» Do this
Repeat exactly the stretch of lines from the line containing "What FreeCAD Python" through the line containing "V = FreeCAD.Vector", both included, and nothing else.

[Items from a dataset]
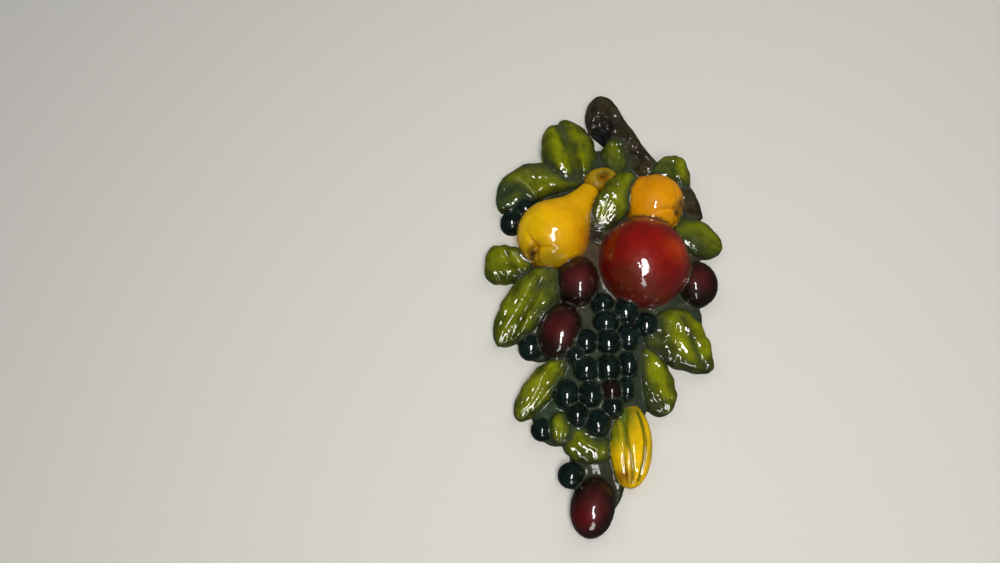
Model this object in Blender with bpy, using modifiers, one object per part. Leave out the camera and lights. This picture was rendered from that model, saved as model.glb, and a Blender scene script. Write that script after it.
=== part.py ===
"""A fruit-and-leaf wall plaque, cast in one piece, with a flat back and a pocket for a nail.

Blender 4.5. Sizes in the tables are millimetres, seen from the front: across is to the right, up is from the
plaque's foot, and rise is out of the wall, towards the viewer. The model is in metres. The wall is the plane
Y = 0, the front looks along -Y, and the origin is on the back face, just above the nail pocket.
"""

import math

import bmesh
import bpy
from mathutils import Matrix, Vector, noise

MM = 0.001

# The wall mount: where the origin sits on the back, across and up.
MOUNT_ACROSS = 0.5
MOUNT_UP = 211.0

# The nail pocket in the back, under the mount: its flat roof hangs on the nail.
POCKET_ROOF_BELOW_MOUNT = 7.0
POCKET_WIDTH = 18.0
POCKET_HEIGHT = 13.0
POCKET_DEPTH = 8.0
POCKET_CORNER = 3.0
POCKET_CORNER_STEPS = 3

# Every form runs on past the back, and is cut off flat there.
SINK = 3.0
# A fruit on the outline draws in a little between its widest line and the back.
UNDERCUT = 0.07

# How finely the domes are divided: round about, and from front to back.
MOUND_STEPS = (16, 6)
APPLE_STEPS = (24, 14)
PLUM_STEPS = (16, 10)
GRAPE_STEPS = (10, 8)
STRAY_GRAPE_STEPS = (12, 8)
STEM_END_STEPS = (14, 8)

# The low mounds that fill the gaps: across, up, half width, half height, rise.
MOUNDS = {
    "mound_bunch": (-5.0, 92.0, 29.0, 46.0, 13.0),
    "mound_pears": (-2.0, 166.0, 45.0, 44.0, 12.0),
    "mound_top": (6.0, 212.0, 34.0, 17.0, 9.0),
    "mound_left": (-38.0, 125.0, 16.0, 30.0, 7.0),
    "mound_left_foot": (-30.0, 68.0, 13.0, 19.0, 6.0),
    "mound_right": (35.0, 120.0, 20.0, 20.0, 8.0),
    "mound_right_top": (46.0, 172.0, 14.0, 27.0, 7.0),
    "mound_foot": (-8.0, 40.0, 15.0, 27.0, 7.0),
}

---

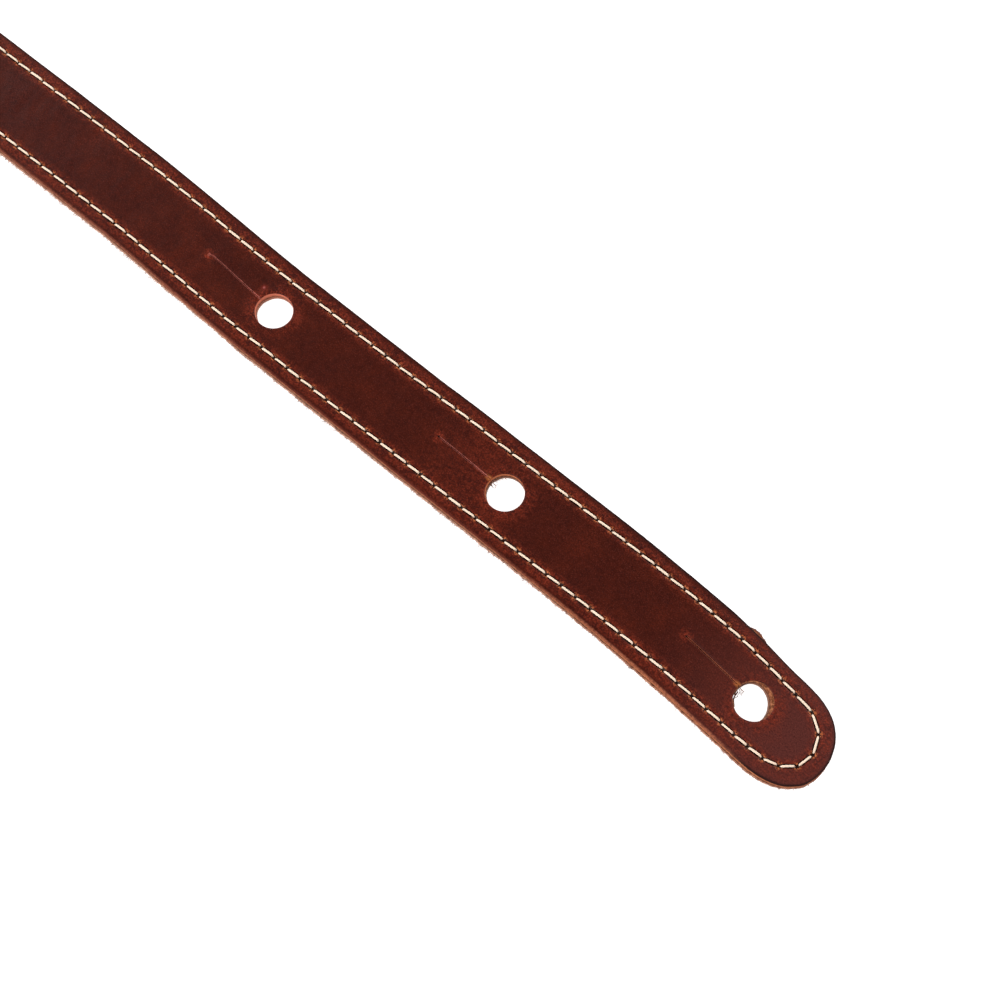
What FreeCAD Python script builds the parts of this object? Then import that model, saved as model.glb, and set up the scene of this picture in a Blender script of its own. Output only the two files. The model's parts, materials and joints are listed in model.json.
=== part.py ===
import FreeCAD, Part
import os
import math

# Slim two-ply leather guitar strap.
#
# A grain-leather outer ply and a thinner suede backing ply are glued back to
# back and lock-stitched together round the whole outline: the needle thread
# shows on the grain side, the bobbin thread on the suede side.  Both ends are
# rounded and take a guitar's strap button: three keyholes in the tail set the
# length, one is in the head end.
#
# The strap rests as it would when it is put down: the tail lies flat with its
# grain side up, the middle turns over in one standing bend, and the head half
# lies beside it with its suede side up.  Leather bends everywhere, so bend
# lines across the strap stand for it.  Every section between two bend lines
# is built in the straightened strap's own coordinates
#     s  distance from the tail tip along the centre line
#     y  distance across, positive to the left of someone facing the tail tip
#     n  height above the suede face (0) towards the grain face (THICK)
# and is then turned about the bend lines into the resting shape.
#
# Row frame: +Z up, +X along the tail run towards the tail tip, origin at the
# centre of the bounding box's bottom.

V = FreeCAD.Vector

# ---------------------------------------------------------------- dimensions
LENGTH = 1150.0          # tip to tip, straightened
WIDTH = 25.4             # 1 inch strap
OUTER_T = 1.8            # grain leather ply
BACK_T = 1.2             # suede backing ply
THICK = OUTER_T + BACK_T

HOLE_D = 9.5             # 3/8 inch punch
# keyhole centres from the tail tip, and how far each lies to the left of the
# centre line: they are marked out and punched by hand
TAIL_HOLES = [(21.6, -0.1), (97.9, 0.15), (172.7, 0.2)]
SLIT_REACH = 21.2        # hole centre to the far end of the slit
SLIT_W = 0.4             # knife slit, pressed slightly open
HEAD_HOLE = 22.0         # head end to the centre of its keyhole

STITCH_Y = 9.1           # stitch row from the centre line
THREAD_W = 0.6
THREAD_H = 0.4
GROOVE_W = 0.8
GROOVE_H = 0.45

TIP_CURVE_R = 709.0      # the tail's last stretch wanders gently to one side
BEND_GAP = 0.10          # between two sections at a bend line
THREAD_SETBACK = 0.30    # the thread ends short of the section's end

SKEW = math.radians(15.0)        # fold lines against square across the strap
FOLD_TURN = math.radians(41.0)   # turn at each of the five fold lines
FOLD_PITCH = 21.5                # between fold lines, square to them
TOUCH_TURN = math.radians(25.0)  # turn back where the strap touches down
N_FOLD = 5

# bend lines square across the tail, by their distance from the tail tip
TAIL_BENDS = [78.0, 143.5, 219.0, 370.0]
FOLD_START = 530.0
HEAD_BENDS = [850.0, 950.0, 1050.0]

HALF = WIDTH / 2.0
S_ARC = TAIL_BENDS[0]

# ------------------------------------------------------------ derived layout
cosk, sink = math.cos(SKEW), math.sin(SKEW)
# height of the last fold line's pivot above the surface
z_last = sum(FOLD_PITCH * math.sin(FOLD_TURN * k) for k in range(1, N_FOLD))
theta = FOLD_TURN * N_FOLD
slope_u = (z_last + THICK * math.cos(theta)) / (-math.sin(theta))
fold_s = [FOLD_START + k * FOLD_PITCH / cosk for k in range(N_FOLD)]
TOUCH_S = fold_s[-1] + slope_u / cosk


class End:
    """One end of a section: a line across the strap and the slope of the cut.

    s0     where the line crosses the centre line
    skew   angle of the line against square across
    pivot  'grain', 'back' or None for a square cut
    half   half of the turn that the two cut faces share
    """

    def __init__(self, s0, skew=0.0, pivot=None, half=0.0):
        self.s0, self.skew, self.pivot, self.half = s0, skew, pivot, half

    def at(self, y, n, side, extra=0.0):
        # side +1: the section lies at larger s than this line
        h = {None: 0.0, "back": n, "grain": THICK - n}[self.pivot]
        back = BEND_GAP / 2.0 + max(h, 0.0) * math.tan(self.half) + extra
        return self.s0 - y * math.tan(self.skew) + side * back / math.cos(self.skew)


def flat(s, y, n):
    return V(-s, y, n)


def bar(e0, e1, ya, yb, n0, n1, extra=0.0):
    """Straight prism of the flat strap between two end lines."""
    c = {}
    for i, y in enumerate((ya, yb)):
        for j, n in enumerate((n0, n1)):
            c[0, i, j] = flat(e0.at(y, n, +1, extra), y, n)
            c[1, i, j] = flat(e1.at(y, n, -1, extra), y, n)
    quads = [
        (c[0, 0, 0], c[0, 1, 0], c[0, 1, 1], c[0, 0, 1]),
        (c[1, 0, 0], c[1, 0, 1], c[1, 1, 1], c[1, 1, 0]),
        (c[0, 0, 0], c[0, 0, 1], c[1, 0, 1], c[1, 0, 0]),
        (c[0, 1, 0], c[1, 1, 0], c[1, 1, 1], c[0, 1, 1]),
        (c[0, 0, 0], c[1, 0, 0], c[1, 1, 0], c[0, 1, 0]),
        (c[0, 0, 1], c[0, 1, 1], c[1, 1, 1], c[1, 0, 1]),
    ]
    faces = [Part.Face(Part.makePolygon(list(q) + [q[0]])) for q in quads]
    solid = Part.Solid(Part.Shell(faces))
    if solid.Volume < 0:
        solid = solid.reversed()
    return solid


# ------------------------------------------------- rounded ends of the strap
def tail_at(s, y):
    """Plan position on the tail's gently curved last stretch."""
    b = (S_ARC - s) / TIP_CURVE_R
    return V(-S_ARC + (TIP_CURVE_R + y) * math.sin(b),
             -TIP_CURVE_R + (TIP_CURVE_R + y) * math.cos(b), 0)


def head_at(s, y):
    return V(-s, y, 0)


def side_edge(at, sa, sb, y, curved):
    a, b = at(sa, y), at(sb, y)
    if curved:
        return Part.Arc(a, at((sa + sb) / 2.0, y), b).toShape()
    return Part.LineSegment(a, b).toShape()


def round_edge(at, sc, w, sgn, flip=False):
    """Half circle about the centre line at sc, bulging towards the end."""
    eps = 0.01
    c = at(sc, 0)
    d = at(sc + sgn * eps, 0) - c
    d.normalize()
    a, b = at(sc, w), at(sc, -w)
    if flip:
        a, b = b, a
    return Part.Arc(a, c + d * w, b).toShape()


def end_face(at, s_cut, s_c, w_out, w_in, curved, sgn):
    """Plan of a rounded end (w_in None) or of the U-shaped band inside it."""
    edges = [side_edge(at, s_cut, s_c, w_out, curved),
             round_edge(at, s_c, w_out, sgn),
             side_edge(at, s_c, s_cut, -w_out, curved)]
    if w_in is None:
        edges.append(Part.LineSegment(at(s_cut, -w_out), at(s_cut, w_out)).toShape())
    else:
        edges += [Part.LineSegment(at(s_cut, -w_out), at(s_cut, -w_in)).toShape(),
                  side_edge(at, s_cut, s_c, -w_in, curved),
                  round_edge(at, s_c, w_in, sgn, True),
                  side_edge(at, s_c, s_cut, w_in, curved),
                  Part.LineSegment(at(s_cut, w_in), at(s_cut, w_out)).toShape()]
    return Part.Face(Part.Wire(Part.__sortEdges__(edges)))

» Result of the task
What FreeCAD Python script builds the parts of this object? Then import that model, saved as model.glb, and set up the scene of this picture in a Blender script of its own. Output only the two files. The model's parts, materials and joints are listed in model.json.
=== part.py ===
import FreeCAD, Part
import os
import math

# Slim two-ply leather guitar strap.
#
# A grain-leather outer ply and a thinner suede backing ply are glued back to
# back and lock-stitched together round the whole outline: the needle thread
# shows on the grain side, the bobbin thread on the suede side.  Both ends are
# rounded and take a guitar's strap button: three keyholes in the tail set the
# length, one is in the head end.
#
# The strap rests as it would when it is put down: the tail lies flat with its
# grain side up, the middle turns over in one standing bend, and the head half
# lies beside it with its suede side up.  Leather bends everywhere, so bend
# lines across the strap stand for it.  Every section between two bend lines
# is built in the straightened strap's own coordinates
#     s  distance from the tail tip along the centre line
#     y  distance across, positive to the left of someone facing the tail tip
#     n  height above the suede face (0) towards the grain face (THICK)
# and is then turned about the bend lines into the resting shape.
#
# Row frame: +Z up, +X along the tail run towards the tail tip, origin at the
# centre of the bounding box's bottom.

V = FreeCAD.Vector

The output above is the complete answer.